- _GOAL_:
Look in the material below for the line with "return group;" and the line with "if empty is", then set down exactly those two lines and all lines between, nothing more.

===== THE INPUT

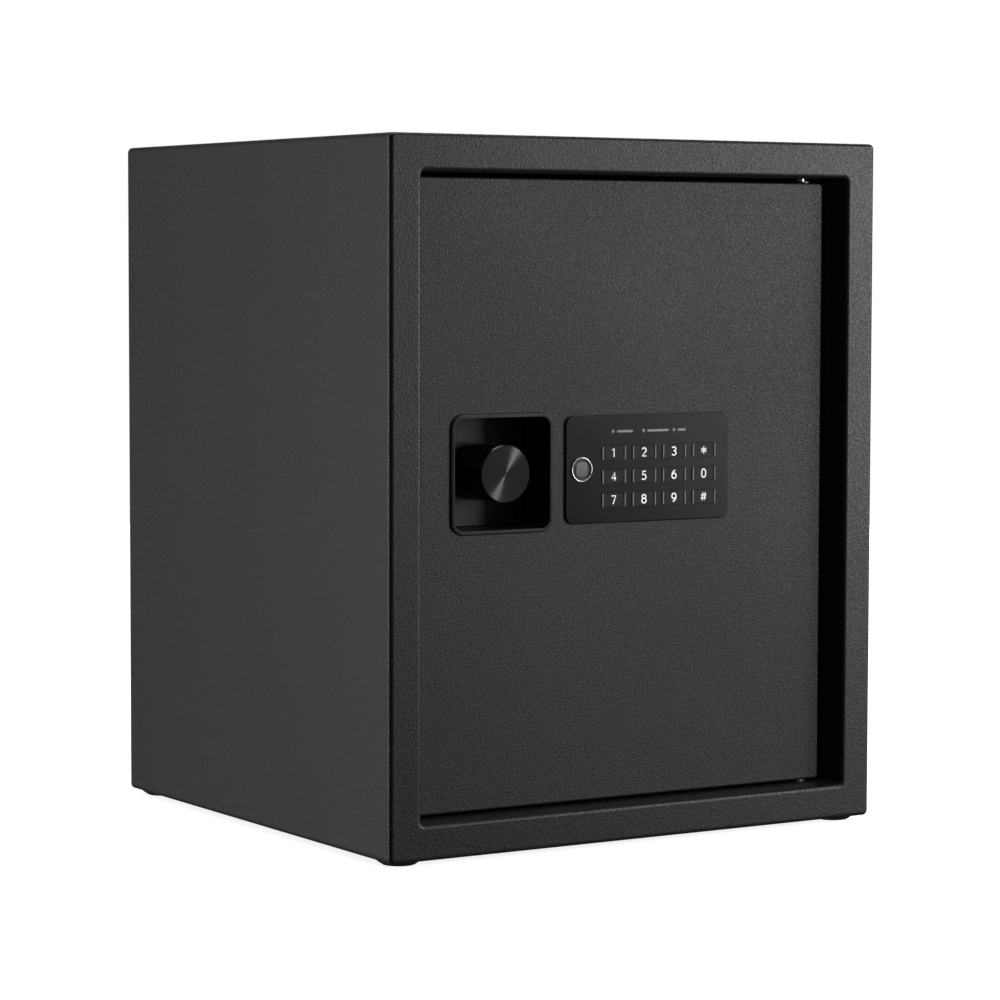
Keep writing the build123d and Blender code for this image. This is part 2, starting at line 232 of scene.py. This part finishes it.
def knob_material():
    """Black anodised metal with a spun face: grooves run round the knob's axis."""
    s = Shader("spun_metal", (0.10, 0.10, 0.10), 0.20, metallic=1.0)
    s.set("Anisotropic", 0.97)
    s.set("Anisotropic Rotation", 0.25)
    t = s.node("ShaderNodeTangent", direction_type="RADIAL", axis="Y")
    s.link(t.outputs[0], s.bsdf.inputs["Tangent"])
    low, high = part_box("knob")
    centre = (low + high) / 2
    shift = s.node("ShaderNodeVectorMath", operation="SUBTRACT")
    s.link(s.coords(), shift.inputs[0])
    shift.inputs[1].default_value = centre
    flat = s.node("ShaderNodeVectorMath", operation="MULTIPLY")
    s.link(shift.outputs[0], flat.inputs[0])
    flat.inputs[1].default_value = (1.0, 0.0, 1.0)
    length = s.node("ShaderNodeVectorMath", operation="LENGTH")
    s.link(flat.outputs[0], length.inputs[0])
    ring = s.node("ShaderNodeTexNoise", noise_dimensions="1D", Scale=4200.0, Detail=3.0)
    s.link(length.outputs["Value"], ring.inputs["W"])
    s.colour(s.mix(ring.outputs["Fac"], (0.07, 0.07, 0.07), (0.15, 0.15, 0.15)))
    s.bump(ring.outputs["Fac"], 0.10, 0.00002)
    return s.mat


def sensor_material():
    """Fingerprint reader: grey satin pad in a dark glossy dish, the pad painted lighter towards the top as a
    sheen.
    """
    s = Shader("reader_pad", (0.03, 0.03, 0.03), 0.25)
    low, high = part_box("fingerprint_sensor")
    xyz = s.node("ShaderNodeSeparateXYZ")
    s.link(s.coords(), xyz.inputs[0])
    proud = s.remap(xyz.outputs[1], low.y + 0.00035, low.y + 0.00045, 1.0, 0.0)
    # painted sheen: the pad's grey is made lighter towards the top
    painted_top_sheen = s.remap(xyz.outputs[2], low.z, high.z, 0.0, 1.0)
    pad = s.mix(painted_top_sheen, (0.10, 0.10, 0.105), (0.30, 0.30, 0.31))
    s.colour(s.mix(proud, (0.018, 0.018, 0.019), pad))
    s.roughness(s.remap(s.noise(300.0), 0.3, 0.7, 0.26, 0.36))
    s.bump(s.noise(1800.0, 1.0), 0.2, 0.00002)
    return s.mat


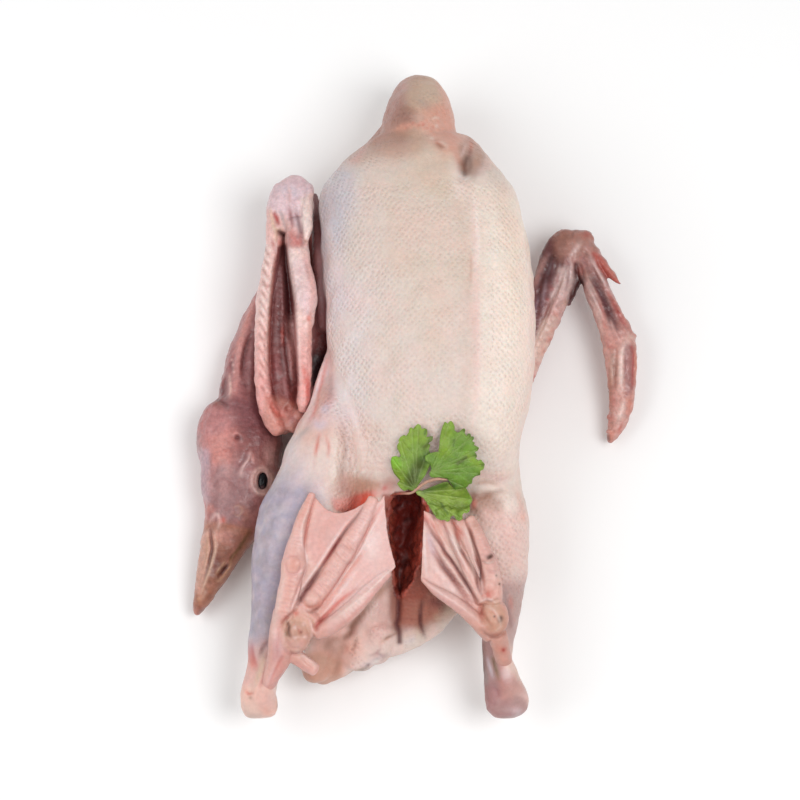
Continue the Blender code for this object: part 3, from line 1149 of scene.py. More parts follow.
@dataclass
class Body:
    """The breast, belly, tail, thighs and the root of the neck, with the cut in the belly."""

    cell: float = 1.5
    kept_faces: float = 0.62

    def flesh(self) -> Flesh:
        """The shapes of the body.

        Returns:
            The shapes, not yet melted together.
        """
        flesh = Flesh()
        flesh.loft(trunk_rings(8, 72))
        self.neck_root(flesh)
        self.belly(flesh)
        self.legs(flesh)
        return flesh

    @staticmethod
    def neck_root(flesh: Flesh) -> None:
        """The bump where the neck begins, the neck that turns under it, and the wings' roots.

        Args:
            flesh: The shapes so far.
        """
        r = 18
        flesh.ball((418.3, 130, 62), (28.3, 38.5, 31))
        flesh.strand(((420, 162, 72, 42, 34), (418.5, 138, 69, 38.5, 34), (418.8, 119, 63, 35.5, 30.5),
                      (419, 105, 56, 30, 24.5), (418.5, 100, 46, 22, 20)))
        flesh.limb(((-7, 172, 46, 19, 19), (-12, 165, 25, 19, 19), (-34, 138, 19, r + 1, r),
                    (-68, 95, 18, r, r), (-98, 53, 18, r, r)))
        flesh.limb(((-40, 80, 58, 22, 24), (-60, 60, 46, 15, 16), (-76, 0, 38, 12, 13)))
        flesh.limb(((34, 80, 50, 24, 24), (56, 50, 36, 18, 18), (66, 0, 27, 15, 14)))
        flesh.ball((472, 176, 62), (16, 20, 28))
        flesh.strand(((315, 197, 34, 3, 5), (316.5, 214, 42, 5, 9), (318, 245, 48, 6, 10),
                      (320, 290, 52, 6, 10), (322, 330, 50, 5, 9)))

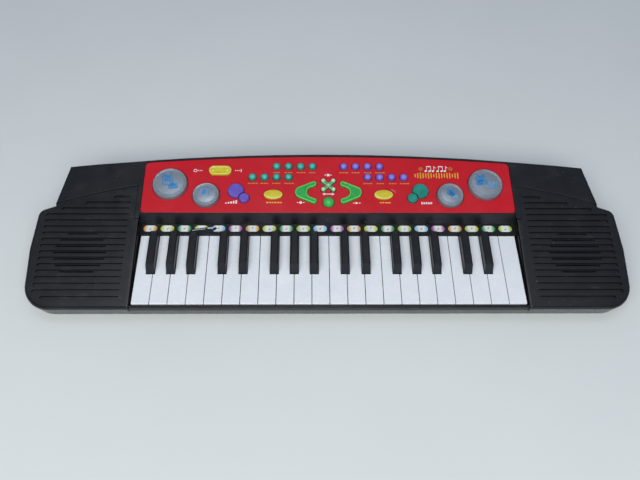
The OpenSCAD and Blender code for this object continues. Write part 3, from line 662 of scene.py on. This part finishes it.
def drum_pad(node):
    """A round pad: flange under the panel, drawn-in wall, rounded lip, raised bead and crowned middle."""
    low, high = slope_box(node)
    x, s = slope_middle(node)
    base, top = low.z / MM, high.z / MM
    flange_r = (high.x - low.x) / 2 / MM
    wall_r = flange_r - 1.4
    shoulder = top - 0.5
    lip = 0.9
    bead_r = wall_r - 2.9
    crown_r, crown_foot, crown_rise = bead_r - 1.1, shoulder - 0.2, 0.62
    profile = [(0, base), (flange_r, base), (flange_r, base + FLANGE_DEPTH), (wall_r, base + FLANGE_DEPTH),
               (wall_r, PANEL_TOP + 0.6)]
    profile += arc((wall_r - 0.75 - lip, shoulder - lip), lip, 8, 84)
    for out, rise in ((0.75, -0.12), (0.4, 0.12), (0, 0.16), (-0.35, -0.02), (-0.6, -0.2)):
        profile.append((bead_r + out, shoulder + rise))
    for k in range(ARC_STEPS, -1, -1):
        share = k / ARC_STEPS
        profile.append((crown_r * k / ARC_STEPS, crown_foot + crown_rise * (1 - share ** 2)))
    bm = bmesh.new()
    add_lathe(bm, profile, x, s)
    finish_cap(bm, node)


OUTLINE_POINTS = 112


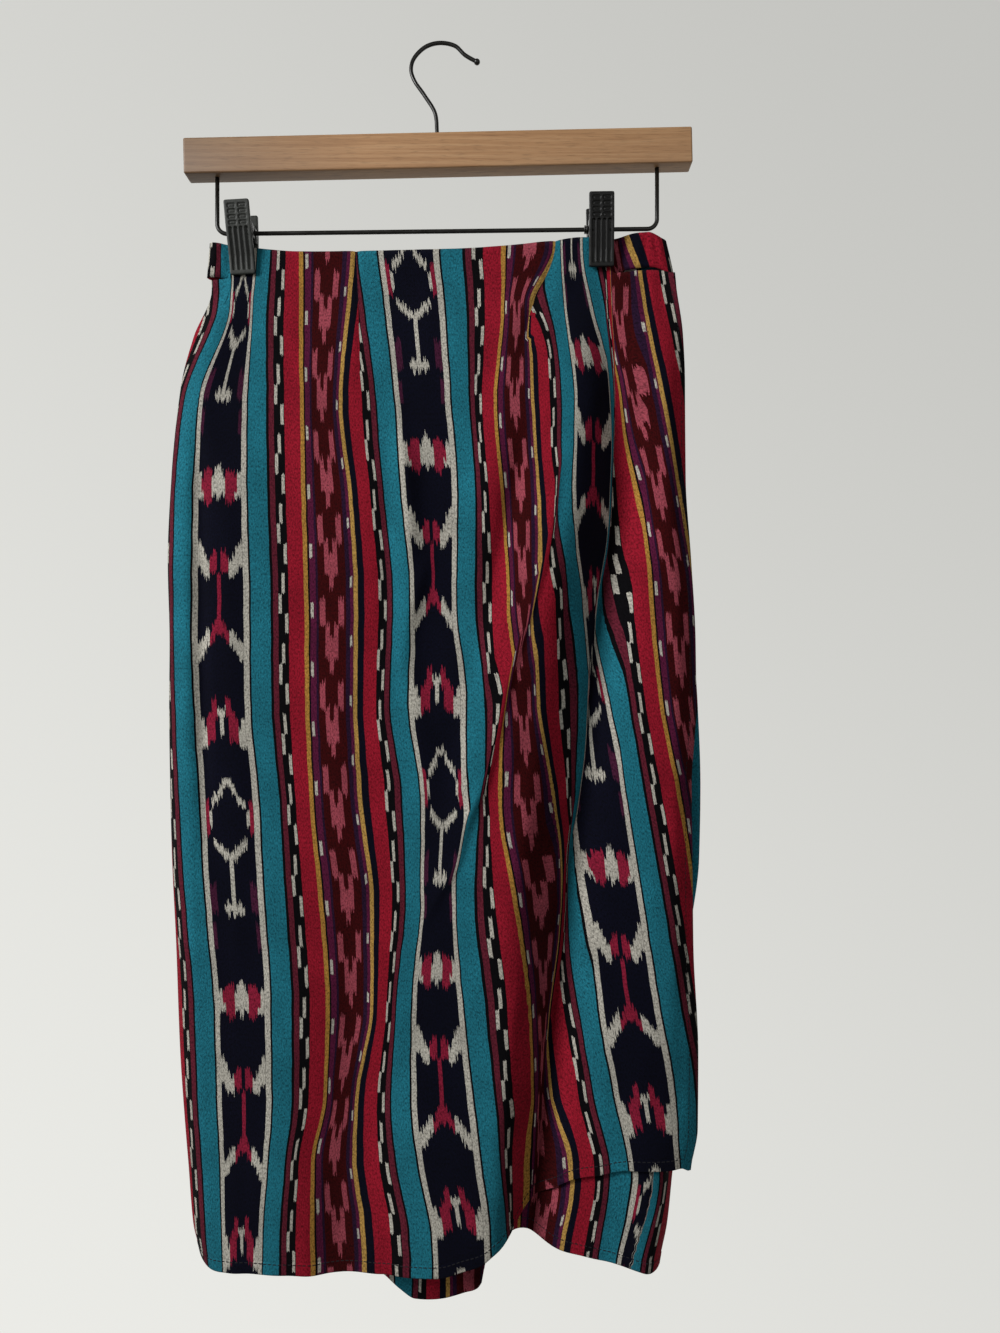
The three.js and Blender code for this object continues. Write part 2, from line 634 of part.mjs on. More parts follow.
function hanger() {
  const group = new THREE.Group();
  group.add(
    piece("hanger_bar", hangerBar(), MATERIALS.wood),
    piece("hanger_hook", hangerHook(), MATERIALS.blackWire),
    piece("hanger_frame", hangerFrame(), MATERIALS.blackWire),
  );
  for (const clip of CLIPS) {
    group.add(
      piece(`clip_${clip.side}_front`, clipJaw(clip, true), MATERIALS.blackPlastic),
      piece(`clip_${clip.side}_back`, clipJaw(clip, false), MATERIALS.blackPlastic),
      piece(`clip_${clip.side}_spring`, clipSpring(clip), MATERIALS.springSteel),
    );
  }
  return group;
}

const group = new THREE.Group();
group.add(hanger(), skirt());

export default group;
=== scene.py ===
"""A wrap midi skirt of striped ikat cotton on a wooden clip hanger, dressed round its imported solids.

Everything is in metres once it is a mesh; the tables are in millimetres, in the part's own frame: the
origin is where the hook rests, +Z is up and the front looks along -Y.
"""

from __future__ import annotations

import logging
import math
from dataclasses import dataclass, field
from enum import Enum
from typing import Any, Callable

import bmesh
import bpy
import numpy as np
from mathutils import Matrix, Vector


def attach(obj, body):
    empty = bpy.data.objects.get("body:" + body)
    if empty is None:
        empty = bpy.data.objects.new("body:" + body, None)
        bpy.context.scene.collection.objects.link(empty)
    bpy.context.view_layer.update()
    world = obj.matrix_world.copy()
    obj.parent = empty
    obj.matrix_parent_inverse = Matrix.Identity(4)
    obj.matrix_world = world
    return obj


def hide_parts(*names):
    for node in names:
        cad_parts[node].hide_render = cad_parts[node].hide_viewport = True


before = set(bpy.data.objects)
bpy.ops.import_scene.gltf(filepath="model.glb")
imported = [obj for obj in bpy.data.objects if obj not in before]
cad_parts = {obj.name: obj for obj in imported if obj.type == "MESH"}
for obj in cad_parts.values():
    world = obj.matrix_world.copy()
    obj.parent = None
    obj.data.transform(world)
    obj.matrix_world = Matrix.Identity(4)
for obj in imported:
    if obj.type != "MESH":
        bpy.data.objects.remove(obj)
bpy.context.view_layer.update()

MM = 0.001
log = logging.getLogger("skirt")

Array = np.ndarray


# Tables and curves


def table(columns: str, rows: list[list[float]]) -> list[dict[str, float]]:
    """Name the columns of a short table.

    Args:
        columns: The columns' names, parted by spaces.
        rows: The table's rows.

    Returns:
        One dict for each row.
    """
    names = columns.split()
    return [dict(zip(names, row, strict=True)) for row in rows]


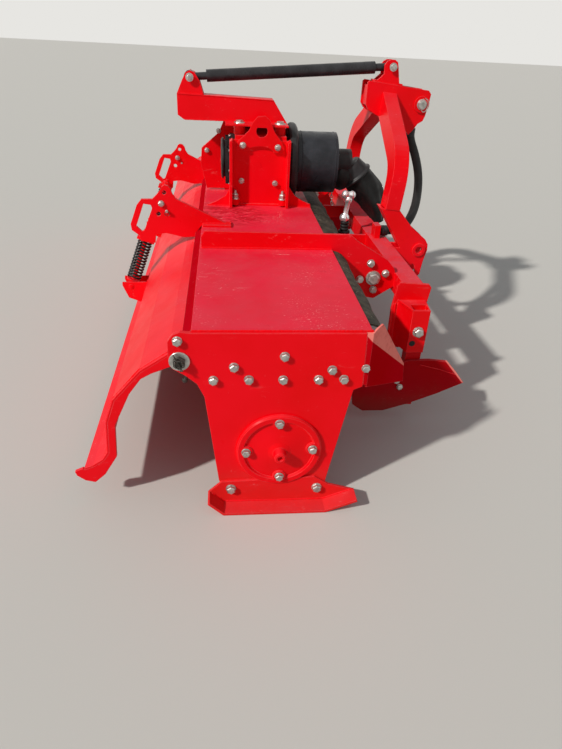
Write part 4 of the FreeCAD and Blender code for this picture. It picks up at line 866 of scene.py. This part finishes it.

==========

- _EXPECTED OUTPUT_:
  return group;
}

const group = new THREE.Group();
group.add(hanger(), skirt());

export default group;
=== scene.py ===
"""A wrap midi skirt of striped ikat cotton on a wooden clip hanger, dressed round its imported solids.

Everything is in metres once it is a mesh; the tables are in millimetres, in the part's own frame: the
origin is where the hook rests, +Z is up and the front looks along -Y.
"""

from __future__ import annotations

import logging
import math
from dataclasses import dataclass, field
from enum import Enum
from typing import Any, Callable

import bmesh
import bpy
import numpy as np
from mathutils import Matrix, Vector


def attach(obj, body):
    empty = bpy.data.objects.get("body:" + body)
    if empty is None:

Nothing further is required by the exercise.